12. Under National Instrument 13-101 System for Electronic Document Analysis and Retrieval (SEDAR) (NI 13-101), the Filer is a "foreign issuer (SEDAR)". As a result, the Filer is not required to comply with NI 13-101.
13. The Filer is not in default of any of the requirements of the Legislation of each Jurisdiction.
14. With respect to registered holders of the Filer's ADRs and shares of common stock:
(a) as of September 30, 2006, there were 14 registered holders of the Filer's shares of common stock with addresses in Canada, holding 4,793,496 shares of common stock;
(b) as of December 6, 2006, there were 177 registered holders of ADRs with addresses in Canada, holding 5,869 ADRs; and
(c) registered holders of the Filer's shares of common stock and ADRs represent less than 1% (0.0268%) of holders of the Filer's outstanding shares of common stock and ADRs worldwide, and less than 1% (0.4789%) of the Filer's outstanding shares of common stock and ADRs worldwide.
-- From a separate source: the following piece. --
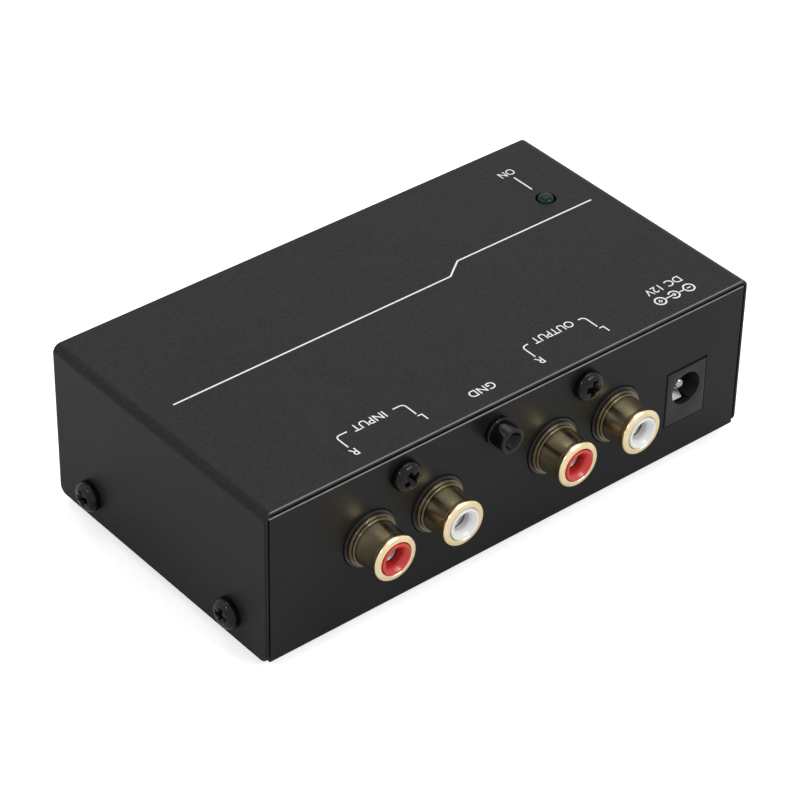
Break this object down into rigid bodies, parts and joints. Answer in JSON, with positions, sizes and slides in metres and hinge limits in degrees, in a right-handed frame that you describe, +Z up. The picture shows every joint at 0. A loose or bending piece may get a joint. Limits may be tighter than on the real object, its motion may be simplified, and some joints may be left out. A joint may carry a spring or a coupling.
{
  "type": "phono preamp",
  "caption": "Small folded steel phono preamplifier with gold phono sockets, a threaded ground post, a power socket and a lamp.",
  "frame": {"origin": "on the table, under the middle of the outline that the case and its sockets make together", "axes": "+X to the right seen from the bare front, +Y towards the rear panel with the sockets, +Z up"},
  "size_m": [0.1084, 0.0644, 0.0333],
  "materials": {
    "case_paint": "fine-grained charcoal powder coat, satin",
    "foot_rubber": "matte black rubber",
    "screw_black": "black oxide, semi-gloss",
    "plated_steel": "zinc plated",
    "board_green": "solder mask",
    "socket_plastic": "moulded black",
    "post_paint": "charcoal coat over steel",
    "wire_green": "insulated stranded wire",
    "jack_plastic": "moulded black, satin",
    "bright_contact": "tin plated",
    "capacitor_sleeve": "dark shrink sleeve",
    "film_case": "dipped epoxy",
    "resistor_body": "lacquered",
    "diode_body": "moulded black",
    "chip_plastic": "moulded black epoxy",
    "lamp_green": "clear dark green epoxy, unlit",
    "spacer_nylon": "natural nylon",
    "socket_gold": "bright gold plate",
    "contact_brass": "plated brass",
    "insert_white": "moulded white",
    "insert_red": "moulded red"
  },
  "bodies": {
    "root": {"top_cover": "case_paint", "chassis_tray": "case_paint", "rubber_feet": "foot_rubber", "cover_screws": "screw_black", "socket_screws": "screw_black", "board_standoffs": "plated_steel", "board_screws": "plated_steel", "main_board": "board_green", "input_socket_block": "socket_plastic", "output_socket_block": "socket_plastic", "ground_post": "post_paint", "ground_lug": "plated_steel", "ground_lug_screw": "plated_steel", "ground_wire": "wire_green", "dc_jack_body": "jack_plastic", "dc_centre_pin": "bright_contact", "dc_leaf_terminal": "bright_contact", "electrolytic_capacitors": "capacitor_sleeve", "film_capacitors": "film_case", "resistors": "resistor_body", "power_diode": "diode_body", "op_amps": "chip_plastic", "op_amp_legs": "bright_contact", "regulator_body": "chip_plastic", "regulator_tab": "plated_steel", "power_lamp": "lamp_green", "lamp_spacer": "spacer_nylon", "lamp_leads": "bright_contact", "input_left_shell": "socket_gold", "input_left_insert": "insert_white", "input_left_contact": "contact_brass", "input_right_shell": "socket_gold", "input_right_insert": "insert_red", "input_right_contact": "contact_brass", "output_left_shell": "socket_gold", "output_left_insert": "insert_white", "output_left_contact": "contact_brass", "output_right_shell": "socket_gold", "output_right_insert": "insert_red", "output_right_contact": "contact_brass"},
    "plug_contact": {"dc_spring_contact": "bright_contact"}
  },
  "joints": [
    {"name": "plug_contact_flex", "type": "hinge", "parent": "root", "child": "plug_contact", "pos_m": [-0.03885, 0.01245, 0.0106], "axis": [-1, 0, 0], "range_deg": [0, 4], "stiffness_Nm_per_rad": 0.1}
  ]
}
15. With respect to beneficial holders of the Filer's ADRs and shares of common stock:
(a) as of December 6, 2006, there were 13,126 holders of ADRs with addresses in Canada, holding 2,405,199 ADRs, representing less than 1% (0.2400%) of the Filer's outstanding ADRs and shares of common stock; and
(b) the Filer does not have information regarding the number of beneficial holders of its shares of common stock in Canada, but believes the number is insignificant.
16. Based upon the foregoing, residents of Canada:
(a) do not beneficially own directly or indirectly more than 2% of a class or series of the outstanding securities of the Filer; and
(b) do not represent in number more than 2% of the total number of owners directly or indirectly of a class or series of securities of the Filer.
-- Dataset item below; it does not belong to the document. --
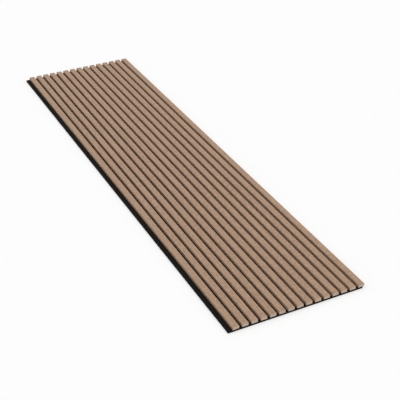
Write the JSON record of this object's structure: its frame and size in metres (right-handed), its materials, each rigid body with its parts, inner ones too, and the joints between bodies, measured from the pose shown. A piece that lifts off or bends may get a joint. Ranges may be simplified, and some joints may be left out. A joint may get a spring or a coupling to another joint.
{
  "type": "acoustic slat wall panel",
  "caption": "Long wall panel of veneered slats, evenly spaced on a black felt board that shows between them and soaks up sound; one felt edge stands out as a lip to join the next panel.",
  "frame": {"origin": "middle of the panel's overall box, on the back face of the felt", "axes": "+Z out of the veneered face; +Y along the slats, over the panel's length; +X across the slats, from the felt lip to the edge where a slat overhangs the felt"},
  "size_m": [0.607, 2.4, 0.022],
  "materials": {
    "veneer": "matte light brown wood veneer, straight grain along the slat",
    "core": "raw sawn medium-density fibreboard",
    "felt": "black pressed polyester felt",
    "staple": "zinc-plated flat wire"
  },
  "bodies": {
    "root": {"slat_core_01": "core", "slat_veneer_01": "veneer", "slat_core_02": "core", "slat_veneer_02": "veneer", "slat_core_03": "core", "slat_veneer_03": "veneer", "slat_core_04": "core", "slat_veneer_04": "veneer", "slat_core_05": "core", "slat_veneer_05": "veneer", "slat_core_06": "core", "slat_veneer_06": "veneer", "slat_core_07": "core", "slat_veneer_07": "veneer", "slat_core_08": "core", "slat_veneer_08": "veneer", "slat_core_09": "core", "slat_veneer_09": "veneer", "slat_core_10": "core", "slat_veneer_10": "veneer", "slat_core_11": "core", "slat_veneer_11": "veneer", "slat_core_12": "core", "slat_veneer_12": "veneer", "slat_core_13": "core", "slat_veneer_13": "veneer", "slat_core_14": "core", "slat_veneer_14": "veneer", "slat_core_15": "core", "slat_veneer_15": "veneer", "felt_backing": "felt", "back_staples": "staple"}
  },
  "joints": []
}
17. Between January 1, 1999, and November 22, 2005, the TSX accounted, on average, for 0.012% of the trading volume of ADRs and 0.013% of the number of trades of ADRs. In 2005, there were only 236 trades of ADRs on the TSX.
18. The Filer has no plans to seek public financing by offering its securities in Canada.
19. The Filer does not intend to have its securities posted for trading on the TSX or any Canadian Exchange.
20. The Filer has undertaken in favour of the securities regulatory authorities of the Jurisdictions that it will continue to deliver all disclosure material required by U.S. federal securities law to be delivered to holders of its securities in the United States to holders of its securities resident in every jurisdiction in Canada, in the manner and at the time required by the U.S. federal securities law and the requirements of any exchange registered as a "national securities exchange" under the 1934 Act on which its securities are traded.
21. On March 29, 2007, the Filer issued and filed a news release announcing that the Filer has submitted an application to the Decision Makers to cease to be a reporting issuer in the Jurisdictions.
Each of the Decision Makers is satisfied that the test contained in the Legislation that provides the Decision Maker with the jurisdiction to make the decision has been met.
The decision of the Decision Makers under the Legislation is that the Requested Relief is granted.